Review: Lewis' book is the modern story of *sacred England*, which is, apparently, called "Logres"..of the legacy of King Arthur, in Service to the Christ-Consciousness.(And every nation, he tells us, has its "sacred" and "profane" traditions, and its own Story.) Lewis "wakes up" Merlin the Magician and brings him into the 20th century, and enables the reader to accept, as well as know, him. And the same is true for the novelist's wonderful characterization of a *bear* who plays a very big part in the story. And many other beautifully drawn human ("all TOO human", in some cases) characters.

This book is one of the greatest visionary novels I have ever read (or, in this case, listened to on tape.) The last cassette is almost inexpressively, *impossibly* beautiful. It expresses a vision of Harmony among all the Kingdoms of Evolution, and a Harmony of a Sacred Chain of Being that leads through all these Kingdoms and Beyond, into realms one might call "the realms of the gods", of "Cosmic Astrology" with the planets as living beings, all within One Living God. Hearing it is in a way an entering of Paradise. A Sacrament.

I thought I would select a few passages to share:

from the 11th cassette: "She comes more near the Earth than she was wont to, to make Earth sane. Peralandra (note: the goddess Venus) is all about us, and Man is no longer isolated. We are now as we ought to be: between the angels, who are our elder brothers, and the beasts, who are our jesters, servants, and playfellows."

from the 9th cassette: In this heighth, and depth, and breadth, the little idea of herself which she had hitherto called "me", dropped down and vanished, unfluttering, into bottomless distance, like a bird in space, without air. The name "me" was the name of a being whose existence she had never suspected: a being that! did not yet fully exist, but whose existence was demanded. It was a person--not the person she had thought--yet also a thing: a *made* thing. Made to please Another, and in Him, to please all others..a thing being made at this very moment, without its choice, in a shape it had never dreamed of.
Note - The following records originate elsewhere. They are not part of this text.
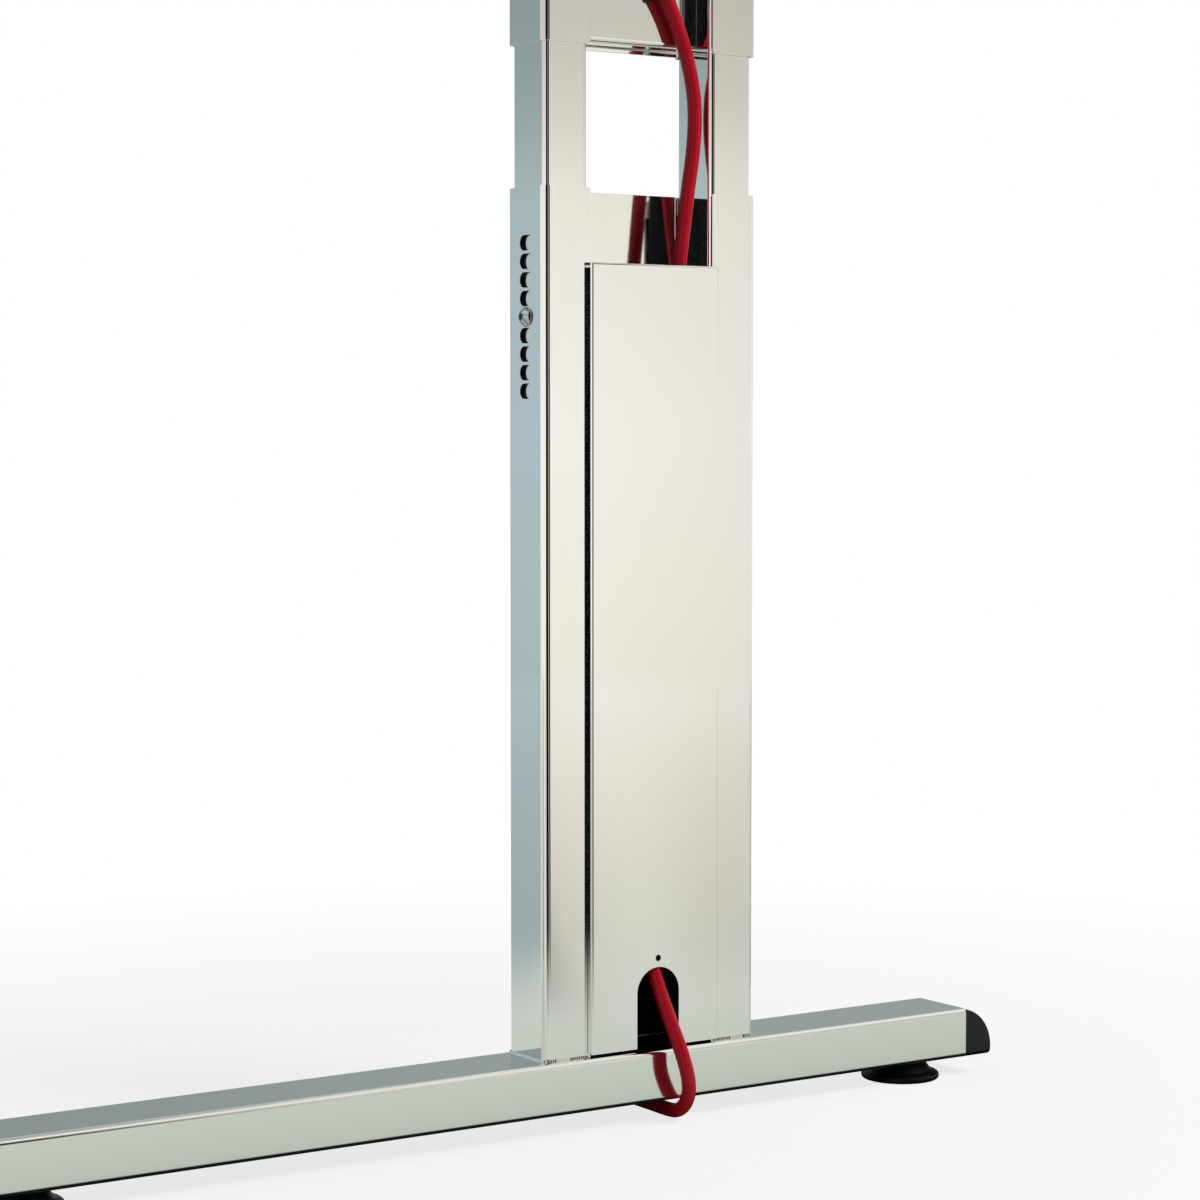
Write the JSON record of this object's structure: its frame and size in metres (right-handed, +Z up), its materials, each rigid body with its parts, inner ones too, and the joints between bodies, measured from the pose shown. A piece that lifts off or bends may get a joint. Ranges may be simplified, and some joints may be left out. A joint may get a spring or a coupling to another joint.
{
  "type": "height-adjustable desk leg column",
  "caption": "Twin-tube telescopic desk leg on a foot beam, with a covered cable duct, clamp screws that hold the height, a head plate and levelling feet.",
  "frame": {"origin": "on the floor, under the middle of the foot beam", "axes": "+X along the foot towards its short rear end, +Y to the back of the column, away from the cover, +Z up"},
  "size_m": [0.662, 0.16, 0.695],
  "materials": {
    "polished_steel": "polished, lightly hazed plating on steel",
    "inner_steel": "polished plating, darker than the outer tubes",
    "zinc_steel": "bright zinc-plated small hardware",
    "black_plastic": "black moulded plastic, satin",
    "cable_jacket": "red cable jacket, satin"
  },
  "bodies": {
    "base": {"foot_beam": "polished_steel", "end_cap_front": "black_plastic", "end_cap_rear": "black_plastic", "leveller_insert_front": "zinc_steel", "leveller_insert_rear": "zinc_steel", "outer_tube_left": "polished_steel", "outer_tube_right": "polished_steel", "duct_channel": "polished_steel", "lock_nut_left": "zinc_steel", "lock_nut_right": "zinc_steel", "cable_upper_run": "cable_jacket", "cable_lower_run": "cable_jacket", "cable_coil": "cable_jacket", "cable_tail": "cable_jacket", "cable_plug": "black_plastic"},
    "lifting_head": {"inner_tube_left": "inner_steel", "inner_tube_right": "inner_steel", "clamp_rail_left": "inner_steel", "clamp_rail_right": "inner_steel", "glide_shoe_left": "black_plastic", "glide_shoe_right": "black_plastic", "upper_collar_left": "polished_steel", "upper_collar_right": "polished_steel", "upper_web": "polished_steel", "head_plate": "polished_steel", "cable_socket": "black_plastic"},
    "cover": {"cover_panel": "polished_steel", "cover_clips": "zinc_steel"},
    "leveller_front_pad": {"leveller_pad_front": "black_plastic"},
    "leveller_front_stud": {"leveller_stud_front": "zinc_steel"},
    "leveller_rear_pad": {"leveller_pad_rear": "black_plastic"},
    "leveller_rear_stud": {"leveller_stud_rear": "zinc_steel"},
    "lock_left_washer": {"lock_washer_left": "zinc_steel"},
    "lock_left_screw": {"lock_screw_left": "zinc_steel"},
    "lock_right_washer": {"lock_washer_right": "zinc_steel"},
    "lock_right_screw": {"lock_screw_right": "zinc_steel"}
  },
  "joints": [
    {"name": "column_lift", "type": "slide", "parent": "base", "child": "lifting_head", "axis": [0, 0, 1], "range_m": [-0.04, 0.04], "deforming": ["cable_upper_run"]},
    {"name": "cover_pull", "type": "slide", "parent": "base", "child": "cover", "axis": [0, -1, 0], "range_m": [0, 0.05]},
    {"name": "leveller_front_feed", "type": "slide", "parent": "base", "child": "leveller_front_pad", "axis": [0, 0, -1], "range_m": [0, 0.012]},
    {"name": "leveller_front_turn", "type": "hinge", "parent": "leveller_front_pad", "child": "leveller_front_stud", "pos_m": [-0.28, 0, 0.02], "axis": [0, 0, -1], "range_deg": [0, 3460]},
    {"name": "leveller_rear_feed", "type": "slide", "parent": "base", "child": "leveller_rear_pad", "axis": [0, 0, -1], "range_m": [0, 0.012]},
    {"name": "leveller_rear_turn", "type": "hinge", "parent": "leveller_rear_pad", "child": "leveller_rear_stud", "pos_m": [0.28, 0, 0.02], "axis": [0, 0, -1], "range_deg": [0, 3460]},
    {"name": "lock_left_back_out", "type": "slide", "parent": "base", "child": "lock_left_washer", "axis": [-1, 0, 0], "range_m": [0, 0.006]},
    {"name": "lock_left_turn", "type": "hinge", "parent": "lock_left_washer", "child": "lock_left_screw", "pos_m": [0.0195, 0.0025, 0.445], "axis": [-1, 0, 0], "range_deg": [0, 2165]},
    {"name": "lock_right_back_out", "type": "slide", "parent": "base", "child": "lock_right_washer", "axis": [1, 0, 0], "range_m": [0, 0.006]},
    {"name": "lock_right_turn", "type": "hinge", "parent": "lock_right_washer", "child": "lock_right_screw", "pos_m": [0.1605, 0.0025, 0.445], "axis": [1, 0, 0], "range_deg": [0, 2165]}
  ],
  "couplings": [
    {"joint": "leveller_front_turn", "follows": "leveller_front_feed", "rad_per_m": 5026.5},
    {"joint": "leveller_rear_turn", "follows": "leveller_rear_feed", "rad_per_m": 5026.5},
    {"joint": "lock_left_turn", "follows": "lock_left_back_out", "rad_per_m": 6283.2},
    {"joint": "lock_right_turn", "follows": "lock_right_back_out", "rad_per_m": 6283.2}
  ]
}
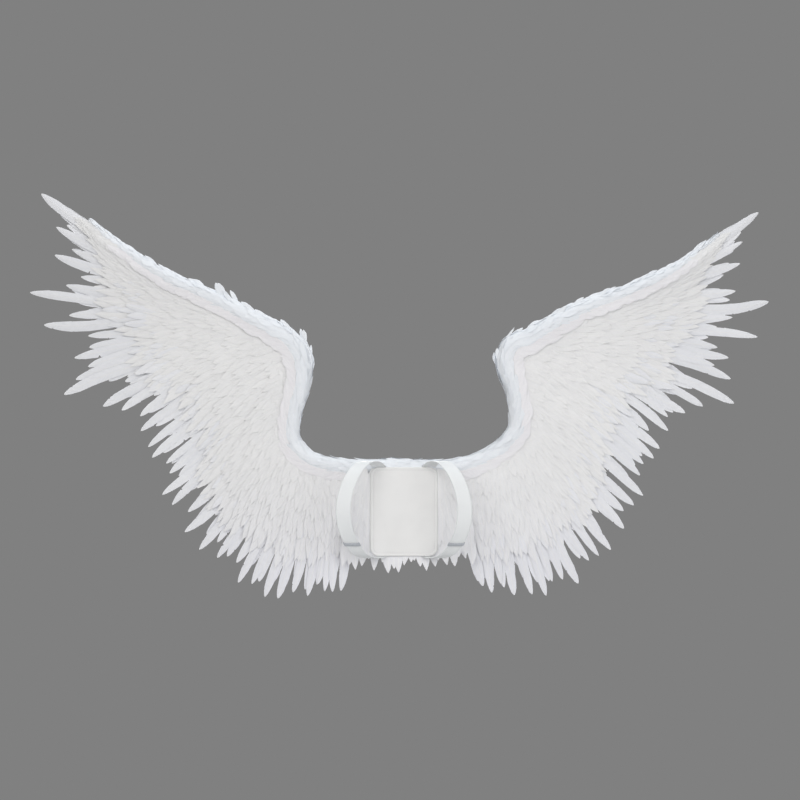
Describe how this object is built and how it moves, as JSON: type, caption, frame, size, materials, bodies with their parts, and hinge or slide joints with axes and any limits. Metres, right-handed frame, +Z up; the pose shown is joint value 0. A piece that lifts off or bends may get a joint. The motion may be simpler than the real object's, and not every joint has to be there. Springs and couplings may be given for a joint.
{
  "type": "feather angel wings",
  "caption": "Pair of spread white feather costume wings on a back plate, worn with two shoulder straps.",
  "frame": {"origin": "middle of the back plate's front face, where it lies on the wearer's back", "axes": "+Z up, -Y towards the wearer's front, +X towards the wearer's left wing tip"},
  "size_m": [2.1338, 0.3367, 1.1546],
  "materials": {
    "flight_feather": "matt white feather",
    "covert_feather": "matt white feather",
    "roll_feather": "soft downy feather",
    "webbing": "woven elastic",
    "plate_cover": "cloth-covered board",
    "slider_plastic": "satin"
  },
  "bodies": {
    "root": {"back_plate": "plate_cover", "centre_feathers_front": "covert_feather", "centre_feathers_back": "covert_feather", "left_leading_edge": "roll_feather", "left_tertials": "flight_feather", "left_secondaries": "flight_feather", "left_primaries": "flight_feather", "left_tertials_second_row": "flight_feather", "left_secondaries_second_row": "flight_feather", "left_primaries_second_row": "flight_feather", "left_front_greater_coverts_inner": "covert_feather", "left_front_greater_coverts_outer": "covert_feather", "left_front_median_coverts_inner": "covert_feather", "left_front_median_coverts_outer": "covert_feather", "left_front_lesser_coverts_inner": "covert_feather", "left_front_lesser_coverts_outer": "covert_feather", "left_back_greater_coverts_inner": "covert_feather", "left_back_greater_coverts_outer": "covert_feather", "left_back_median_coverts_inner": "covert_feather", "left_back_median_coverts_outer": "covert_feather", "left_back_lesser_coverts_inner": "covert_feather", "left_back_lesser_coverts_outer": "covert_feather", "left_shoulder_strap": "webbing", "left_strap_slider": "slider_plastic", "right_leading_edge": "roll_feather", "right_tertials": "flight_feather", "right_secondaries": "flight_feather", "right_primaries": "flight_feather", "right_tertials_second_row": "flight_feather", "right_secondaries_second_row": "flight_feather", "right_primaries_second_row": "flight_feather", "right_front_greater_coverts_inner": "covert_feather", "right_front_greater_coverts_outer": "covert_feather", "right_front_median_coverts_inner": "covert_feather", "right_front_median_coverts_outer": "covert_feather", "right_front_lesser_coverts_inner": "covert_feather", "right_front_lesser_coverts_outer": "covert_feather", "right_back_greater_coverts_inner": "covert_feather", "right_back_greater_coverts_outer": "covert_feather", "right_back_median_coverts_inner": "covert_feather", "right_back_median_coverts_outer": "covert_feather", "right_back_lesser_coverts_inner": "covert_feather", "right_back_lesser_coverts_outer": "covert_feather", "right_shoulder_strap": "webbing", "right_strap_slider": "slider_plastic"}
  },
  "joints": []
}
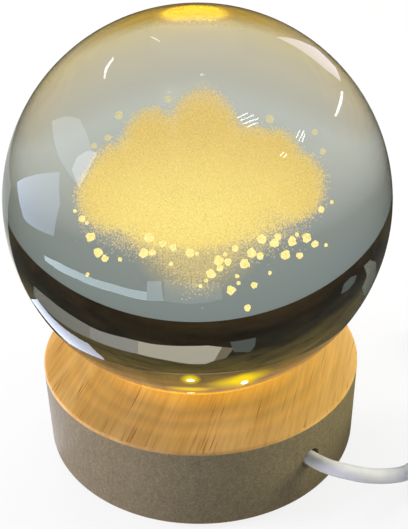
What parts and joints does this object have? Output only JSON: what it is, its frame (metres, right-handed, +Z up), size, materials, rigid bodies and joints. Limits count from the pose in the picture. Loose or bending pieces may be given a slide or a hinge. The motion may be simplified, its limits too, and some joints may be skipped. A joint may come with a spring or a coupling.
{
  "type": "crystal ball lamp",
  "caption": "Clear glass ball with a small engraved cloud, lit from below by LEDs in a round wooden base with a lead, a rocker switch and a plug.",
  "frame": {"origin": "on the table, under the middle of the ball and the base", "axes": "+Z up; -Y is the front, from which the lead's hole lies at the right"},
  "size_m": [0.168, 0.0858, 0.0985],
  "materials": {
    "ball_glass": "polished clear crystal",
    "base_wood": "satin oil",
    "pad_foam": "matt",
    "cup_plastic": "satin white",
    "cover_plastic": "fine matt",
    "board_lacquer": "satin white",
    "led_lens": "warm, lit",
    "resistor_ceramic": "matt",
    "screw_steel": "zinc plated",
    "plug_steel": "nickel plated",
    "contact_brass": "bright",
    "tie_nylon": "satin",
    "wire_red_pvc": "satin",
    "wire_black_pvc": "satin",
    "cord_pvc": "glossy white",
    "plug_pvc": "satin white",
    "switch_plastic": "satin white",
    "tongue_plastic": "white"
  },
  "bodies": {
    "lamp": {"base_block": "base_wood", "base_pad": "pad_foam", "led_cup": "cup_plastic", "bottom_cover": "cover_plastic", "led_board": "board_lacquer", "led_1": "led_lens", "led_2": "led_lens", "led_3": "led_lens", "led_4": "led_lens", "led_5": "led_lens", "board_resistor_1": "resistor_ceramic", "board_resistor_2": "resistor_ceramic", "cover_screw_1": "screw_steel", "cover_screw_2": "screw_steel", "cover_screw_3": "screw_steel", "cup_screw_1": "screw_steel", "cup_screw_2": "screw_steel", "cup_screw_3": "screw_steel", "switch_screw_1": "screw_steel", "switch_screw_2": "screw_steel", "plug_shell": "plug_steel", "switch_contact_fixed": "contact_brass", "switch_contact_spring": "contact_brass", "plug_contact_1": "contact_brass", "plug_contact_2": "contact_brass", "plug_contact_3": "contact_brass", "plug_contact_4": "contact_brass", "inner_tie": "tie_nylon", "coil_tie": "tie_nylon", "wire_red": "wire_red_pvc", "switch_red_wire_near": "wire_red_pvc", "switch_red_wire_far": "wire_red_pvc", "wire_black": "wire_black_pvc", "switch_black_wire": "wire_black_pvc", "cord_run": "cord_pvc", "cord_coil": "cord_pvc", "cord_tail": "cord_pvc", "cord_lead": "cord_pvc", "plug_overmould": "plug_pvc", "switch_lower_shell": "switch_plastic", "switch_upper_shell": "switch_plastic", "plug_tongue": "tongue_plastic"},
    "ball": {"crystal_ball": "ball_glass"},
    "rocker": {"switch_rocker": "switch_plastic"}
  },
  "joints": [
    {"name": "ball_lift", "type": "slide", "parent": "lamp", "child": "ball", "axis": [0, 0, 1], "range_m": [0, 0.05]},
    {"name": "switch_rock", "type": "hinge", "parent": "lamp", "child": "rocker", "pos_m": [0.093, 0.0177, 0.0083], "axis": [0, -1, 0], "range_deg": [0, 16]}
  ]
}
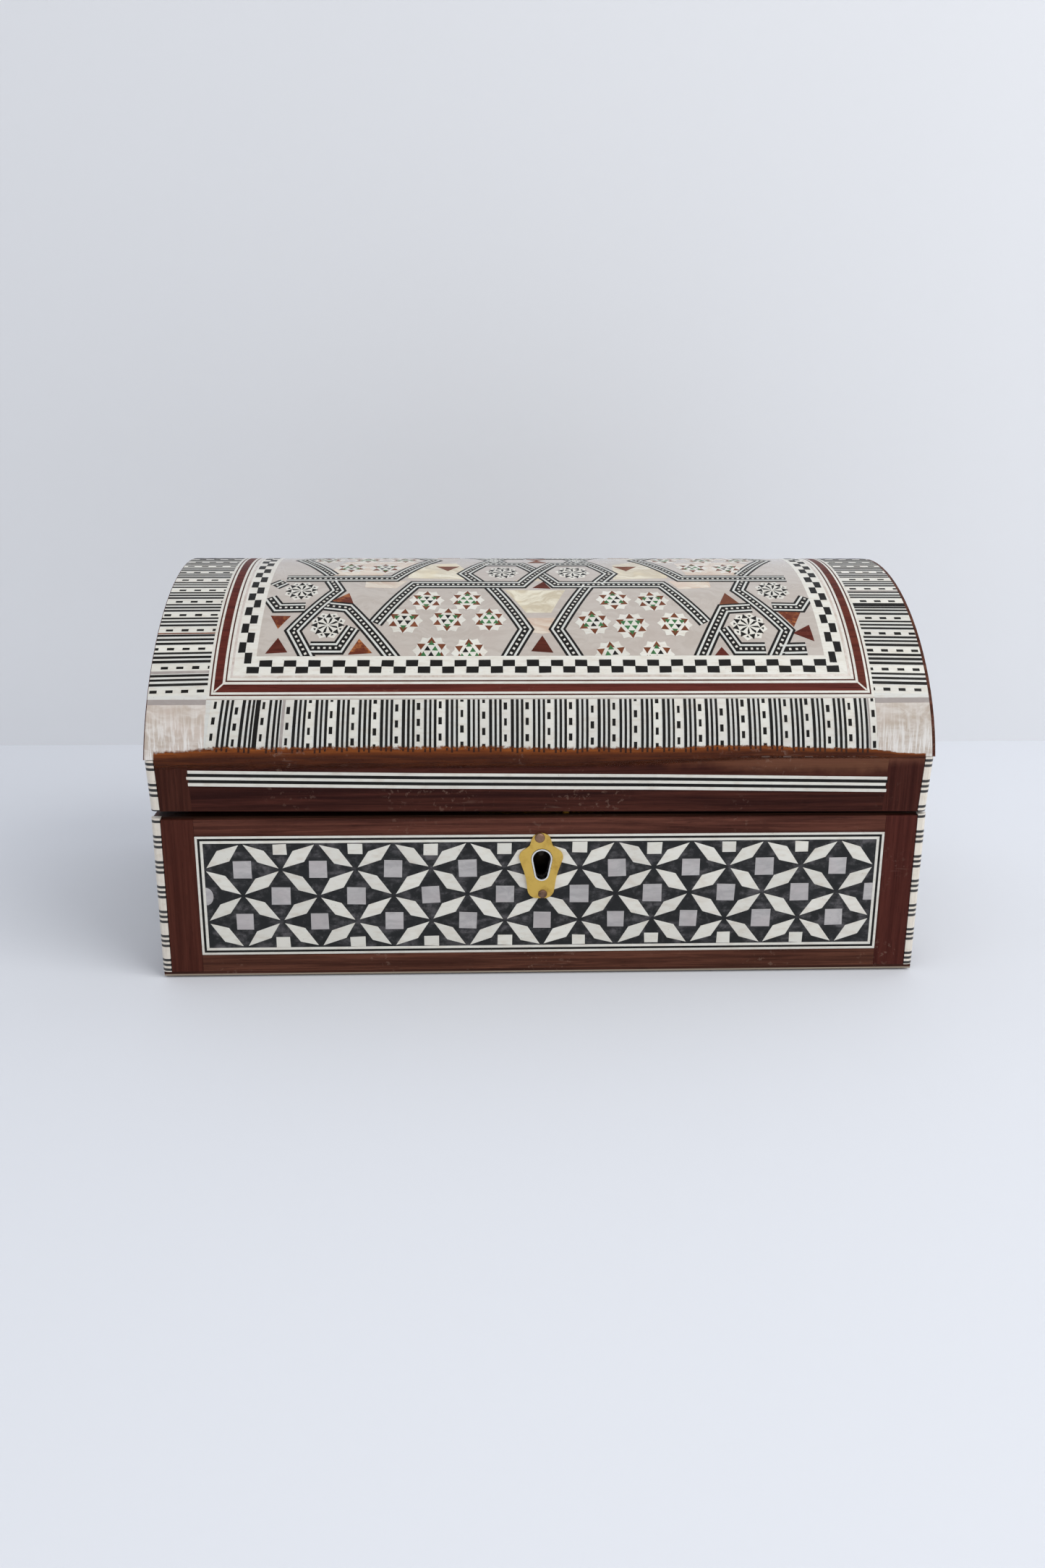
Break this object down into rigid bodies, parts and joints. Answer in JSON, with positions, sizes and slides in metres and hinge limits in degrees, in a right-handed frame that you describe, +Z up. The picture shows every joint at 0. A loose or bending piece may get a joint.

from the 11th: "Go, in obedience, and you will find love."

ps: I just found the tapes to OUT OF THE SILENT PLANET, the *1st* volume of this trilogy. _______

Rating: 5 stars
Summary: Excellent! Will be read for centuries to come!
Review: This book is a must read for all C.S. Lewis fans, or even fiction or sci-fi fans. Lewis does a better job of potraying a battle of angels and devils then Frank Paretti did in This Present Darkness. This book lets the reader see the eternal conflict between good and evil. Satan and God.

Lewis does a remarkable job in this extraordinary book! For all Christians (and sci-fi or fiction fans), this is a must read!!